Because ResNets are not continuous transformations, they can jump around the vector field, allowing trajectories to cross each other. But with the continuous transformation, the trajectories cannot cross, as shown by the solid curves on the vector field. Thus Neural ODEs cannot model the simple 1-D function A1. In fact, any data that is not linearly separable within its own space breaks the architecture. For example, the annulus distribution below, which we will call A2
.
In this data distribution, everything radially between the origin and r1 is one class and everything radially between r2 and r3 is another class. The issue with this data is that the two classes are not linearly separable in 2D space. Since a Neural ODE is a continuous transformation which cannot lift data into a higher dimension, it will try to smush around the input data to a point where it is mostly separated. However, this brute force approach often leads to the network learning overly complicated transformations as we see below.
On the left, the plateauing error of the Neural ODE demonstrates its inability to learn the function A1, while the ResNet quickly converges to a near optimal solution. On the right, a similar situation is observed for A2. Peering more into the map learned for A2, below we see the complex squishification of data sampled from the annulus distribution.
In the bottom plot of epochs vs ODESolve calls, we can observe that as the blue points are pushed through the red circle, the number of calls sharply increase. This inelegant mapping not only increases training and evaluation time, but also reduces generalizability as the decision boundary is artificially smushed and does not play to the symmetries of the distribution.
Fixing The Problem
The issue pinpointed in the last section is that Neural ODEs model continuous transformations by vector fields, making them unable to handle data that is not easily separated in the dimension of the hidden state. One solution is to increase the dimensionality of the data, a technique standard neural nets often employ. The way to encode this into the Neural ODE architecture is to increase the dimensionality of the space the ODE is solved in. If our hidden state is a vector in Rn, we can add on d extra dimensions and solve the ODE in Rn+d. The augmented ODE is shown below.
We are concatenating a vector of 0s to the end of each datapoint xxx, allowing the network to learn some nontrivial values for the extra dimensions. The data can hopefully be easily massaged into a linearly separable form with the extra freedom, and we can ignore the extra dimensions when using the network.
Below is a graphic comparing the number of calls to ODESolve for an Augmented Neural ODE in comparison to a Neural ODE for A2.
Instead of learning a complicated map in R2, the augmented Neural ODE learns a simple map in R3, shown by the near steady number of calls to ODESolve during training.

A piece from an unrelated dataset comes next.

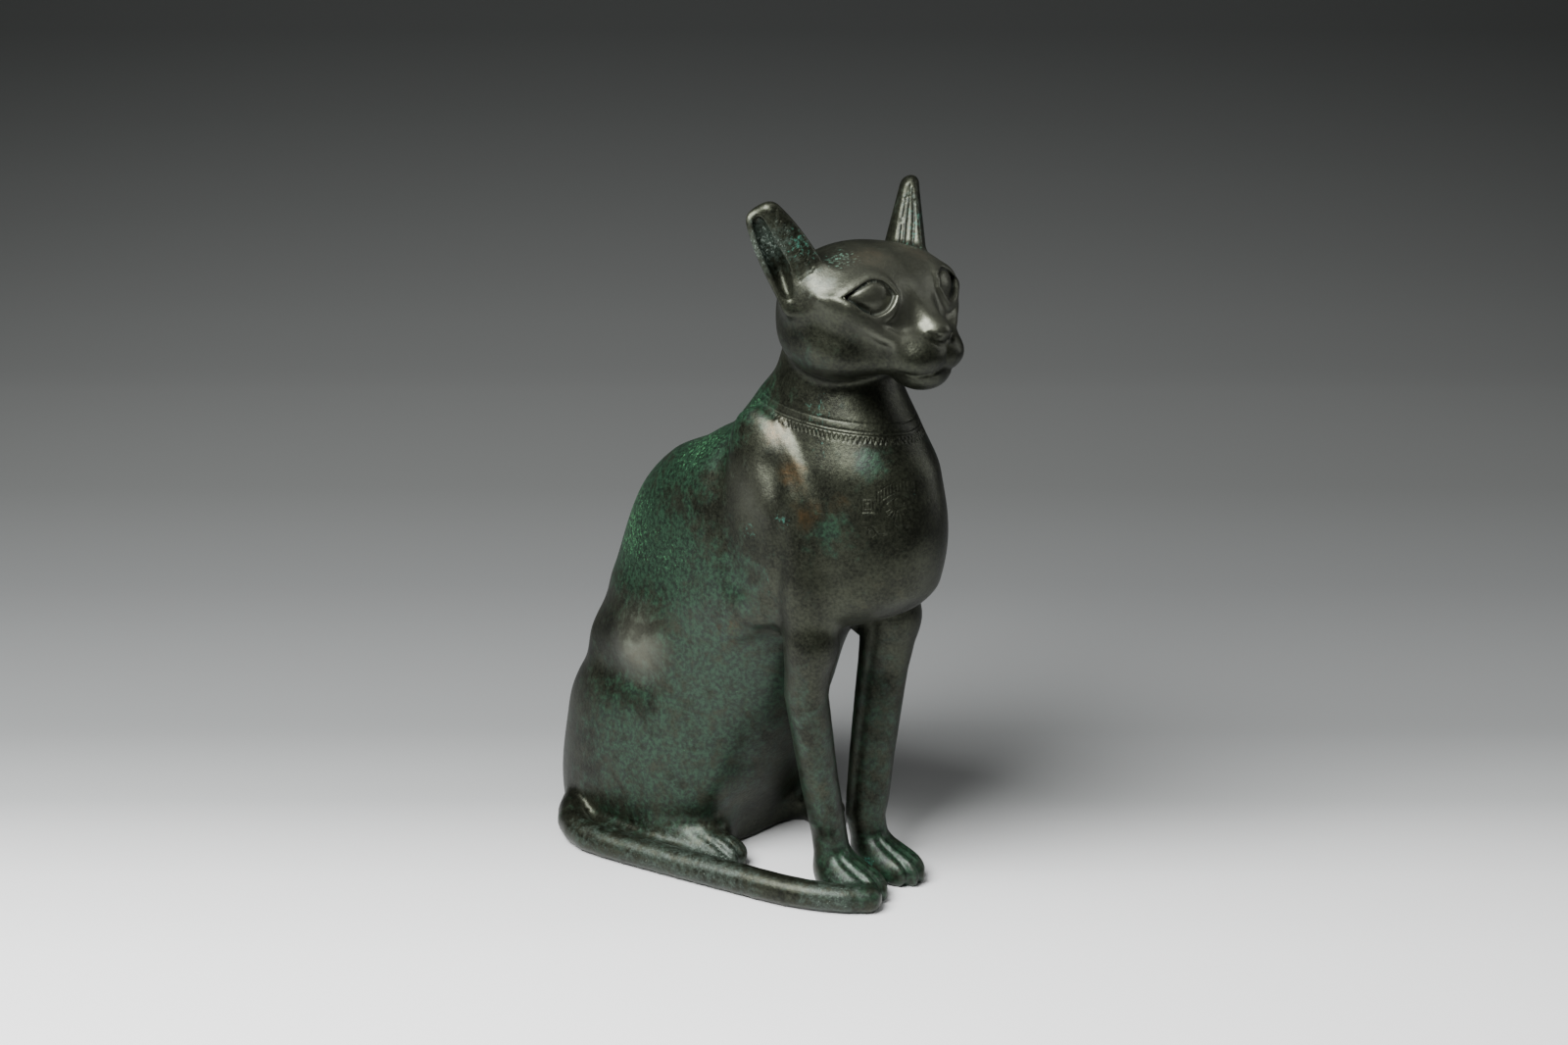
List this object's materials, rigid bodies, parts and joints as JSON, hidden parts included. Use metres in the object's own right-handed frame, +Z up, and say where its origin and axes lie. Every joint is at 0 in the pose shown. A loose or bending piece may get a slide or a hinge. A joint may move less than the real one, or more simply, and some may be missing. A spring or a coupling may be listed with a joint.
{
  "type": "ancient egyptian bronze seated cat figure",
  "caption": "Votive figure of a seated cat in patinated hollow-cast bronze, tail curled round to the front paw, flat underside, stands free on a shelf or plinth.",
  "frame": {"origin": "centre of the bounding box in plan, on the flat underside", "axes": "+Z up, the cat faces -Y, and its left side is +X; the tail lies along its right side"},
  "size_m": [0.127, 0.2248, 0.32],
  "materials": {
    "patinated_bronze": "dark olive-brown bronze with green patina, softly polished on the raised forms"
  },
  "bodies": {
    "root": {"cat_figure": "patinated_bronze"}
  },
  "joints": []
}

The researchers also found in this experiment that validation error went to ~0 while error remained high for vanilla Neural ODEs. The graphic below shows A2 initialized randomly with a single extra dimension, and on the right is the basic transformation learned by the augmented Neural ODE.
One criticism of this tweak is that it introduces more parameters, which should in theory increase the ability of the model be default. However, the researchers experimented with a fixed number of parameters for both models, showing the benefits of ANODEs are from the freedom of higher dimensions. Another criticism is that adding dimensions reduces the interpretability and elegance of the Neural ODE architecture. The appeal of NeuralODEs stems from the smooth transformation of the hidden state within the confines of an experiment, like a physics model. In this case, extra dimensions may be unnecessary and may influence a model away from physical interpretability. Thus augmenting the hidden state is not always the best idea. Furthermore, the above examples from the A-Neural ODE paper are adversarial for an ODE based architecture. Practically, Neural ODEs are unnecessary for such problems and should be used for areas in which a smooth transformation increases interpretability and results, potentially areas like physics and irregular time series data.
Conclusions and Future Work
Neural ODEs present a new architecture with much potential for reducing parameter and memory costs, improving the processing of irregular time series data, and for improving physics models. The architecture relies on some cool mathematics to train and overall is a stunning contribution to the ML landscape.